SEVENTH: The near-total and criminal negligence of government in maintaining, upgrading and expanding Philippine National Railways. Again, no new funds for the PNR. It seems the government plans to run the PNR line to the ground and to make it rot in preparation for selling the PNR to a “more efficient” and “moneyed” private corporations.

The Duterte regime’s claim of “a mere traffic problem” would have been totally understandable and acceptable if there are adequate trains, buses, and jeeps. But there aren’t.

There is a mass transport crisis because the government has abandoned the commuters, made our trains rot, failed to expand the train system, and demonized buses and jeeps. Car makers have been quick to seize on this, capitalizing on middle-class desperation and excessive upper-class consumption. The breakdown in mass transport is gain for car makers, banks, and loan sharks.

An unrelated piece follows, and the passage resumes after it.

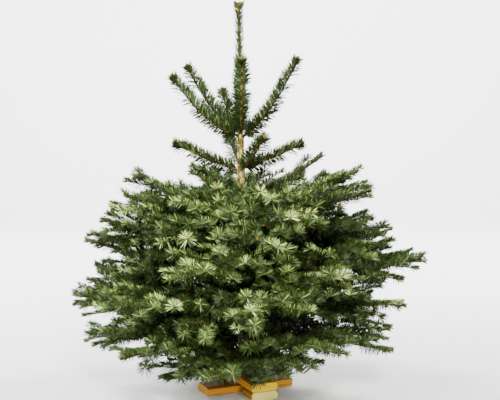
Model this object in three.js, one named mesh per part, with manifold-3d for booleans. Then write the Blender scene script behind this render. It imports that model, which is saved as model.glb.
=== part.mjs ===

Consequently, the growing car sales resulted in rising number of private cars now hogging EDSA and major roads. Many of these new car owners were former commuters, but were pushed away from the decrepit trains and demonized buses and trains.

The mass transport crisis is not impossible to solve. We must nationalize the trains so we could freely decide to fix and expand them. We could acquire double-deckers to double the bus loading capacities and repurpose the current buses to serve the provinces. We could reconnect provincial buses directly to train stations.  We could modernize the jeepneys by fully subsidizing the purchase of new modernized jeepneys.

Metro Manila’s 12 million people plus those who live nearby deserve a mass transport system that is more-than-adequate, forward-looking, affordable, and efficient. Big improvements in mass transport would incentivize people to leave cars at home and thereby declog the roads, and to instead commute.

Nothing is impossible. Only the unimaginative, anti-commuter, pro-capitalist, inept, and corrupt would say “bahala na si Batman” or, in this case, Superman.